WORK TO DO
Reproduce all lines of the listing below in which the word "with" occurs.

DATA EXCERPTS
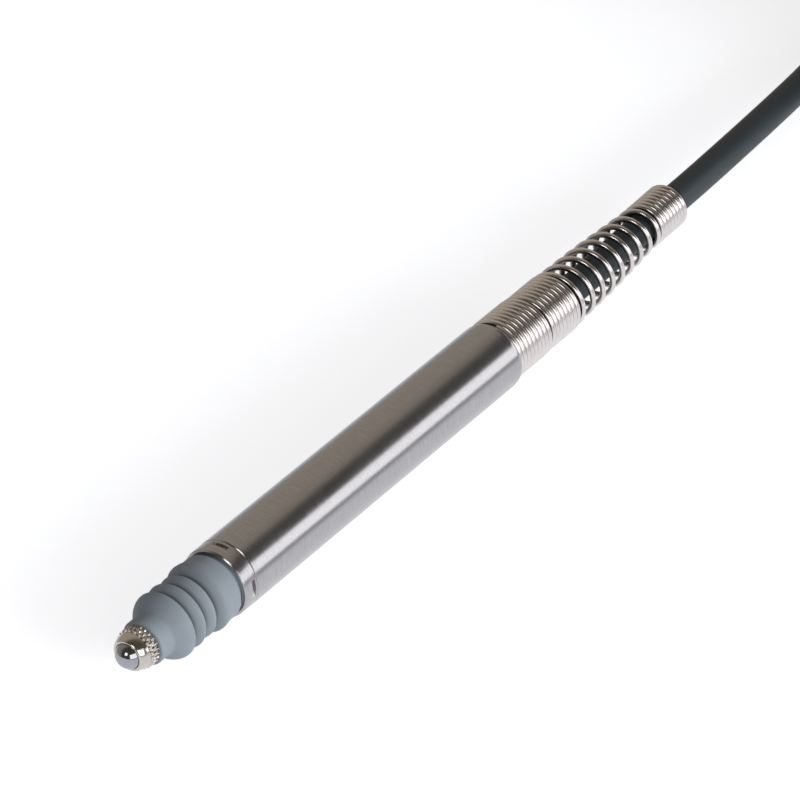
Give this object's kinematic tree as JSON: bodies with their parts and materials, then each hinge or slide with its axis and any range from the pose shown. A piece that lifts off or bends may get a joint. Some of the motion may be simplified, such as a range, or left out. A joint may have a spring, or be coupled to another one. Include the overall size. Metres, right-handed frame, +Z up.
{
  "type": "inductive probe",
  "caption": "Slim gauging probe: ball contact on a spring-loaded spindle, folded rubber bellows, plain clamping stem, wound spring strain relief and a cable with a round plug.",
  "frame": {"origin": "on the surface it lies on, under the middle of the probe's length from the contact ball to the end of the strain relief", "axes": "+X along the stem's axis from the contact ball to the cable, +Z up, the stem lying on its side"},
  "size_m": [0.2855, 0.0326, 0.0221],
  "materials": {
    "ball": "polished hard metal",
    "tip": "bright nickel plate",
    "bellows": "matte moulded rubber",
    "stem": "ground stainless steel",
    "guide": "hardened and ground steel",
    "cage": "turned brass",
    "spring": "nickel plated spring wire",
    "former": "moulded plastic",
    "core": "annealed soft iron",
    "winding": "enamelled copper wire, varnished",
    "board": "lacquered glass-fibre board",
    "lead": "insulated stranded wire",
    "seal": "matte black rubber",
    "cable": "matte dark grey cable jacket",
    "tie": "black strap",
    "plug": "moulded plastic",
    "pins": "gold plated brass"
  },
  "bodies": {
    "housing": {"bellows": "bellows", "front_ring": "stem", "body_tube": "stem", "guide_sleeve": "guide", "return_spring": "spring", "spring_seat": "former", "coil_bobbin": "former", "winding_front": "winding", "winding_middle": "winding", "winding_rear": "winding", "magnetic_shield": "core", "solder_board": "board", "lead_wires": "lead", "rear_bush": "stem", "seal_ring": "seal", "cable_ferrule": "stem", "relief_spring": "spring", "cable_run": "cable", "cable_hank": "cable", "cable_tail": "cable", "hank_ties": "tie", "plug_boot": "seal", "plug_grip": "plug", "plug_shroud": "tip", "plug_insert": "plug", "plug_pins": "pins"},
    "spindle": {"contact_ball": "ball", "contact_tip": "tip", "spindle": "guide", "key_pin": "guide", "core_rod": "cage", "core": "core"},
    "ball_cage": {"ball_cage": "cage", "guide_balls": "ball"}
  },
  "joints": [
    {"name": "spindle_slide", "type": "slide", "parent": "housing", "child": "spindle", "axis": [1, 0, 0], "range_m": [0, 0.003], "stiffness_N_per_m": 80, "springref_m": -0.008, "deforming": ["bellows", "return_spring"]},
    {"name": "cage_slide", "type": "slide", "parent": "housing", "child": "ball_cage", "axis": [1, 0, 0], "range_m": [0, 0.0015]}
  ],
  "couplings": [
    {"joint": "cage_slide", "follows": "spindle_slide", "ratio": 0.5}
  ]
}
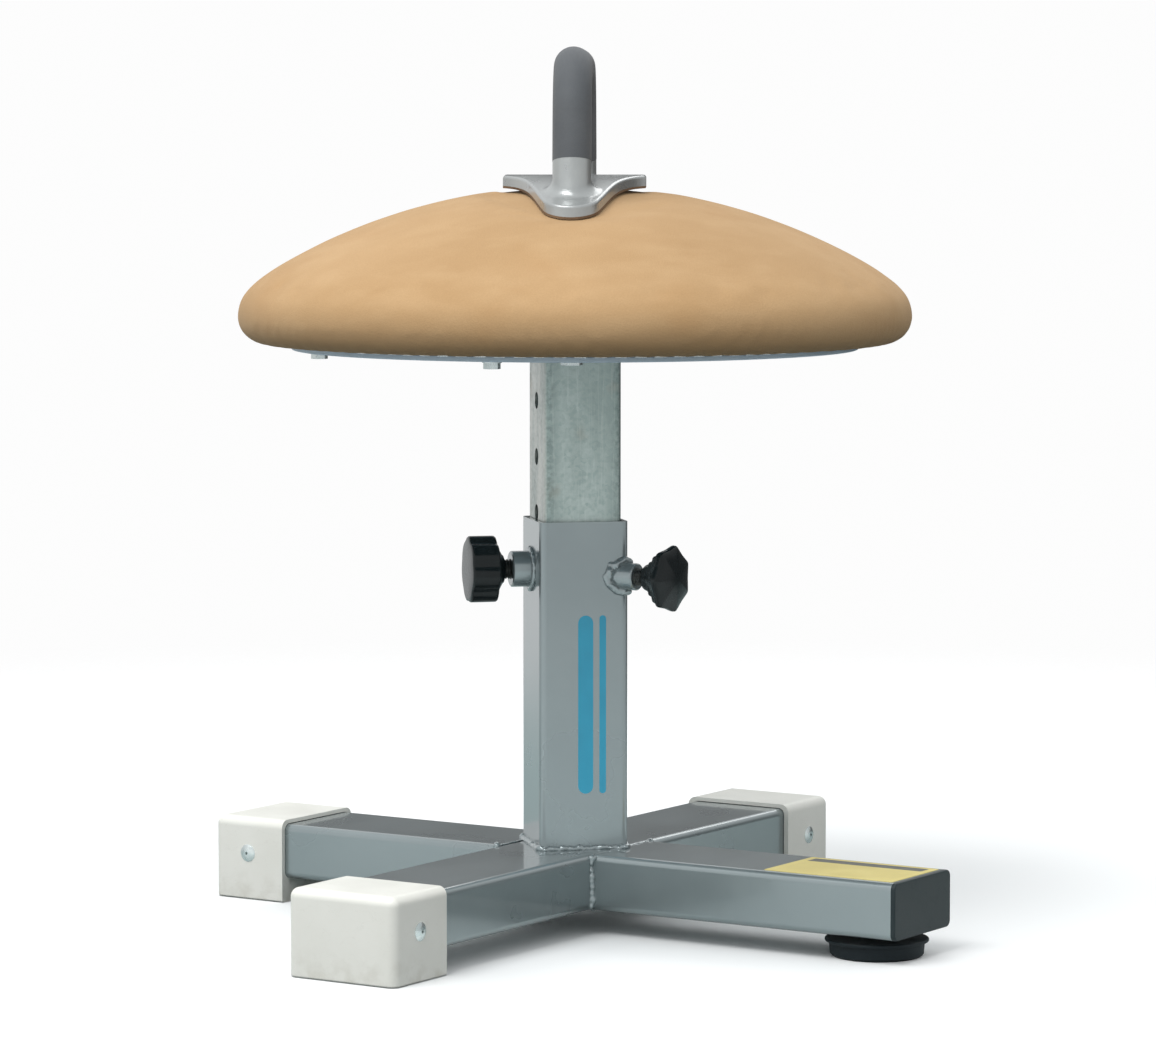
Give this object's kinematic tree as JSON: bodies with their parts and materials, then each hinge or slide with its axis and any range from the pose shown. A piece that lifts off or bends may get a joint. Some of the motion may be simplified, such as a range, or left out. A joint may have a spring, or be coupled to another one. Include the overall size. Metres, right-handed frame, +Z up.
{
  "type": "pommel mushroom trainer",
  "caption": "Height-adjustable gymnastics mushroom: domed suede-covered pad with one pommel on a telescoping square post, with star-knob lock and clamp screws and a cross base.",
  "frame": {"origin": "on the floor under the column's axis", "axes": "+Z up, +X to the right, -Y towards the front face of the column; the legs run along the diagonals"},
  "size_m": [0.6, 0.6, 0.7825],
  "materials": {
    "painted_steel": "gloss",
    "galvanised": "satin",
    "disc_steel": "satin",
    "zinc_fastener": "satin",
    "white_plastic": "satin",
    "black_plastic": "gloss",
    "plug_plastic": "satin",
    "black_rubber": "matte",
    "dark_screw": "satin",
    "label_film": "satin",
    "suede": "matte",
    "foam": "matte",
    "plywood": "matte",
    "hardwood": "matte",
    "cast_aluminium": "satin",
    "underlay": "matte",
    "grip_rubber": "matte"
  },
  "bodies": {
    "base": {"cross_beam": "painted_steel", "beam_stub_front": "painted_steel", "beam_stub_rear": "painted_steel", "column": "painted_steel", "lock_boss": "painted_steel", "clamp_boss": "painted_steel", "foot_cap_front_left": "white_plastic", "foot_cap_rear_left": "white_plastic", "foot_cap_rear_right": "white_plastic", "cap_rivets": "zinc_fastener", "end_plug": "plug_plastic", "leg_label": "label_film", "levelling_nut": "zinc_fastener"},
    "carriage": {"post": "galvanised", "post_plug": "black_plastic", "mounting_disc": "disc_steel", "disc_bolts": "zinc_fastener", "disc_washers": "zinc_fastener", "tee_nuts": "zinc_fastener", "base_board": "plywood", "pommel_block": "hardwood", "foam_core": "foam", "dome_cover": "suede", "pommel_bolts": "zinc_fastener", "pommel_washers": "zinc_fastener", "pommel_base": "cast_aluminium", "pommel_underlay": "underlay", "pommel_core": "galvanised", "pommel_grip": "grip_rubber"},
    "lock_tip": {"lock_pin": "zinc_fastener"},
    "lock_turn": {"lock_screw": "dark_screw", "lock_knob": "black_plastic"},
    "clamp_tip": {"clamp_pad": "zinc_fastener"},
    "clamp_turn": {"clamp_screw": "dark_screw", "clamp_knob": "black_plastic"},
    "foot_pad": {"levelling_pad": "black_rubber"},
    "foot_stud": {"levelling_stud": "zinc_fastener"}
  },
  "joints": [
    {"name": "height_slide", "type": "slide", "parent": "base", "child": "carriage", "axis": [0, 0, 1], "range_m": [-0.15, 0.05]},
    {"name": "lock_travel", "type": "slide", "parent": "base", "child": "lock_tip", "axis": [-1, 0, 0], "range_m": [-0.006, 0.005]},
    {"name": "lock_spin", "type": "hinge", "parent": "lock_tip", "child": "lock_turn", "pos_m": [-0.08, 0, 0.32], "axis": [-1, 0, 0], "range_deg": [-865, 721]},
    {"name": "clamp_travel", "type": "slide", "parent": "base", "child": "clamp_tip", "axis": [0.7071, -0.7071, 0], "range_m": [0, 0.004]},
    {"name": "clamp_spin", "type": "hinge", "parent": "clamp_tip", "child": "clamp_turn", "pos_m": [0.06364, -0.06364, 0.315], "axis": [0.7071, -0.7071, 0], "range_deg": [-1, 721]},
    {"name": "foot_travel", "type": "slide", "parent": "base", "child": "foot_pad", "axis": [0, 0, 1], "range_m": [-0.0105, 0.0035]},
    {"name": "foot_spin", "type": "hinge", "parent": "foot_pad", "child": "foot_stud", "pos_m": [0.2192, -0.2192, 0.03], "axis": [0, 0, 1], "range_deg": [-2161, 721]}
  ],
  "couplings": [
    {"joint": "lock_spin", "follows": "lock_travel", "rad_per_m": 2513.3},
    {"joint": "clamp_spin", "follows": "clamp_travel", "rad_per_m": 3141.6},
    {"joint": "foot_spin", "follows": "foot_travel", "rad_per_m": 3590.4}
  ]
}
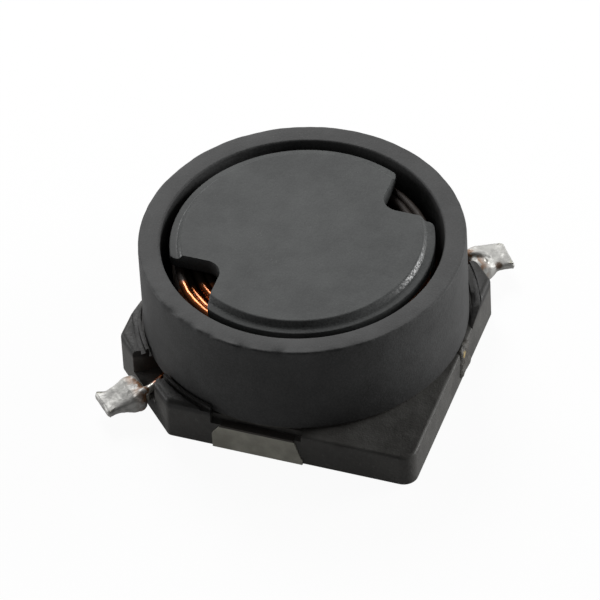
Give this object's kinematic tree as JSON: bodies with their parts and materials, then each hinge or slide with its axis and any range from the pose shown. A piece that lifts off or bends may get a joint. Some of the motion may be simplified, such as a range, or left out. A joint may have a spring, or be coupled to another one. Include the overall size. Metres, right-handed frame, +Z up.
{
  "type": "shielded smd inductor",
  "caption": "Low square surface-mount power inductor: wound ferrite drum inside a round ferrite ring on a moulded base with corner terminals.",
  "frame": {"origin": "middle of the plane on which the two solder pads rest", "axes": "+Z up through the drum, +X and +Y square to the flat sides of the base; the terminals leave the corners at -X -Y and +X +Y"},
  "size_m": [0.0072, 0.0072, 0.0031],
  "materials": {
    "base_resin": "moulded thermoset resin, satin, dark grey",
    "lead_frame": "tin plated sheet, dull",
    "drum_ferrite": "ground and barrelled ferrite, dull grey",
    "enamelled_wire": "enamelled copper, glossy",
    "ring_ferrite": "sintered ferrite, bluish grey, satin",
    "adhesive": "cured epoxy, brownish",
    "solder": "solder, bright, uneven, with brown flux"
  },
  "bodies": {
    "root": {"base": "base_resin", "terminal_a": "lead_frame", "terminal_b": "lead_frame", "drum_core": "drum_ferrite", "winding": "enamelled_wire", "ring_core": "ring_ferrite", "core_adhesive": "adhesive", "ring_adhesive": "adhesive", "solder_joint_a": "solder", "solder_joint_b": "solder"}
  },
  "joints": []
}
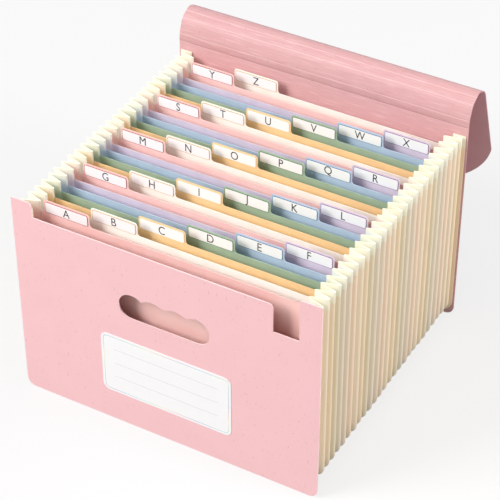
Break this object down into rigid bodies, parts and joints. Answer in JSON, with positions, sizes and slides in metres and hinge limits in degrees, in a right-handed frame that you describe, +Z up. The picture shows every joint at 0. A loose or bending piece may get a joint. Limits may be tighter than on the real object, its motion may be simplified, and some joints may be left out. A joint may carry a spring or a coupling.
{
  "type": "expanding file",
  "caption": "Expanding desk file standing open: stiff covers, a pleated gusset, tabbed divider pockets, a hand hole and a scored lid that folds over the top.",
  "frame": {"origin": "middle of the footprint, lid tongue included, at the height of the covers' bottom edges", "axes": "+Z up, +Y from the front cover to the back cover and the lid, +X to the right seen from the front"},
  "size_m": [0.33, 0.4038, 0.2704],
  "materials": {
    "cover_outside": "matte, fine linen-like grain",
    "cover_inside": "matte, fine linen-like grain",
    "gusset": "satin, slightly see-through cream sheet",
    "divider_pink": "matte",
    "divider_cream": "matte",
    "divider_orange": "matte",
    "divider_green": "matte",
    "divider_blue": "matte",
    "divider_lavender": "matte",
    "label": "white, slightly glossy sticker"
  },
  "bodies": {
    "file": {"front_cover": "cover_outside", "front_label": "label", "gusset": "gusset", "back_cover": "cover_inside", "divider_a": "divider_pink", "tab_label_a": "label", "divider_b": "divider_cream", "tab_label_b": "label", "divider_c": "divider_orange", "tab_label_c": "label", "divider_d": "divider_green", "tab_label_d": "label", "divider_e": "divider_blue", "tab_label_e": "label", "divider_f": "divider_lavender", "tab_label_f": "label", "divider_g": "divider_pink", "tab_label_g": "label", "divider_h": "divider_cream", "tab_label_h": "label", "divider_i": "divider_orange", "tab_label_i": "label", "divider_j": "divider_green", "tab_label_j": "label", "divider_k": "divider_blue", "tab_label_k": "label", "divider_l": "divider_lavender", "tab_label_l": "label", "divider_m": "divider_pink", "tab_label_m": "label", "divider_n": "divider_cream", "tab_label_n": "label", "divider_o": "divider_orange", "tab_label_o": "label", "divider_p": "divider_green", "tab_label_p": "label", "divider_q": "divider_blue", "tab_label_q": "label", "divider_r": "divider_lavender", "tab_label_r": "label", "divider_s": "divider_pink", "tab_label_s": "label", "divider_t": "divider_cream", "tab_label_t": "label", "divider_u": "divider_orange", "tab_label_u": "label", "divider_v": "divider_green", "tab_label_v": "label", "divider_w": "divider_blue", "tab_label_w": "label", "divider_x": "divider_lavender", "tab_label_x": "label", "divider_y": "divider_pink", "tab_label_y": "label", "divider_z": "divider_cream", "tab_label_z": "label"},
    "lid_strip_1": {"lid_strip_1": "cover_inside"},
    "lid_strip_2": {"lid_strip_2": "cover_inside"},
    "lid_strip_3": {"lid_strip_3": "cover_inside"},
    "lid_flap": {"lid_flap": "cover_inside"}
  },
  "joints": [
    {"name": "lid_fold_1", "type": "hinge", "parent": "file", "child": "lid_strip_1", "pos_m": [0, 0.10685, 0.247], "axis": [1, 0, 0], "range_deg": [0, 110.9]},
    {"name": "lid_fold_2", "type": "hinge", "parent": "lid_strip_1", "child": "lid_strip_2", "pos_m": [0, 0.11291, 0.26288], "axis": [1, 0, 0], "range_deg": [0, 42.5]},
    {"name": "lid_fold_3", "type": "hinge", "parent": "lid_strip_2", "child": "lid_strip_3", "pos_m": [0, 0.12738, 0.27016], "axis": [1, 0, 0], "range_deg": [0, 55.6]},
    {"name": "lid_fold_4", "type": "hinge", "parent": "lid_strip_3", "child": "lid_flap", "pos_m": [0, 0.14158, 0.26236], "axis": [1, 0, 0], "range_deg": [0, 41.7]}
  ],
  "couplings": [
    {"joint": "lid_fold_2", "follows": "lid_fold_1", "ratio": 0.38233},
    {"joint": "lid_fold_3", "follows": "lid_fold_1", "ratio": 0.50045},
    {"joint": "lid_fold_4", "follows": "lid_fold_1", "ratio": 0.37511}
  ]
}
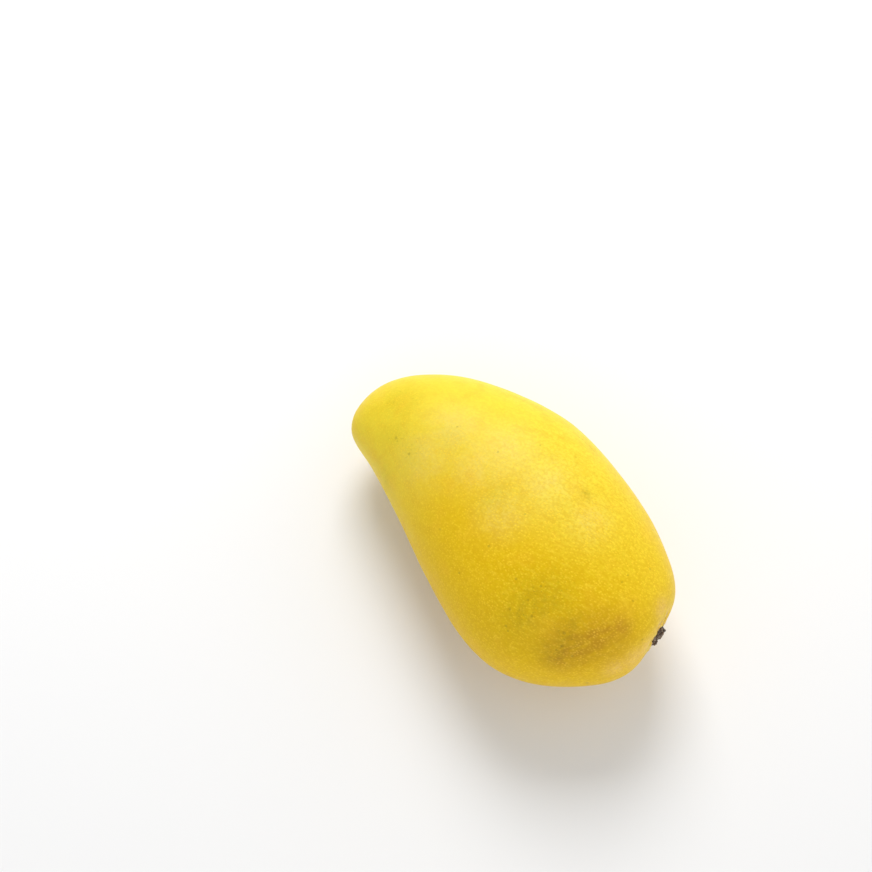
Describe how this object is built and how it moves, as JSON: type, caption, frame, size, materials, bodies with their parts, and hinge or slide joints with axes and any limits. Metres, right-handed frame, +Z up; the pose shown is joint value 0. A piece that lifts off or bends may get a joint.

WRITTEN REPLY
Give this object's kinematic tree as JSON: bodies with their parts and materials, then each hinge or slide with its axis and any range from the pose shown. A piece that lifts off or bends may get a joint. Some of the motion may be simplified, such as a range, or left out. A joint may have a spring, or be coupled to another one. Include the overall size. Metres, right-handed frame, +Z up.
  "caption": "Slim gauging probe: ball contact on a spring-loaded spindle, folded rubber bellows, plain clamping stem, wound spring strain relief and a cable with a round plug.",
Give this object's kinematic tree as JSON: bodies with their parts and materials, then each hinge or slide with its axis and any range from the pose shown. A piece that lifts off or bends may get a joint. Some of the motion may be simplified, such as a range, or left out. A joint may have a spring, or be coupled to another one. Include the overall size. Metres, right-handed frame, +Z up.
  "caption": "Height-adjustable gymnastics mushroom: domed suede-covered pad with one pommel on a telescoping square post, with star-knob lock and clamp screws and a cross base.",
Give this object's kinematic tree as JSON: bodies with their parts and materials, then each hinge or slide with its axis and any range from the pose shown. A piece that lifts off or bends may get a joint. Some of the motion may be simplified, such as a range, or left out. A joint may have a spring, or be coupled to another one. Include the overall size. Metres, right-handed frame, +Z up.
  "caption": "Low square surface-mount power inductor: wound ferrite drum inside a round ferrite ring on a moulded base with corner terminals.",
    "solder": "solder, bright, uneven, with brown flux"
Break this object down into rigid bodies, parts and joints. Answer in JSON, with positions, sizes and slides in metres and hinge limits in degrees, in a right-handed frame that you describe, +Z up. The picture shows every joint at 0. A loose or bending piece may get a joint. Limits may be tighter than on the real object, its motion may be simplified, and some joints may be left out. A joint may carry a spring or a coupling.
Describe how this object is built and how it moves, as JSON: type, caption, frame, size, materials, bodies with their parts, and hinge or slide joints with axes and any limits. Metres, right-handed frame, +Z up; the pose shown is joint value 0. A piece that lifts off or bends may get a joint.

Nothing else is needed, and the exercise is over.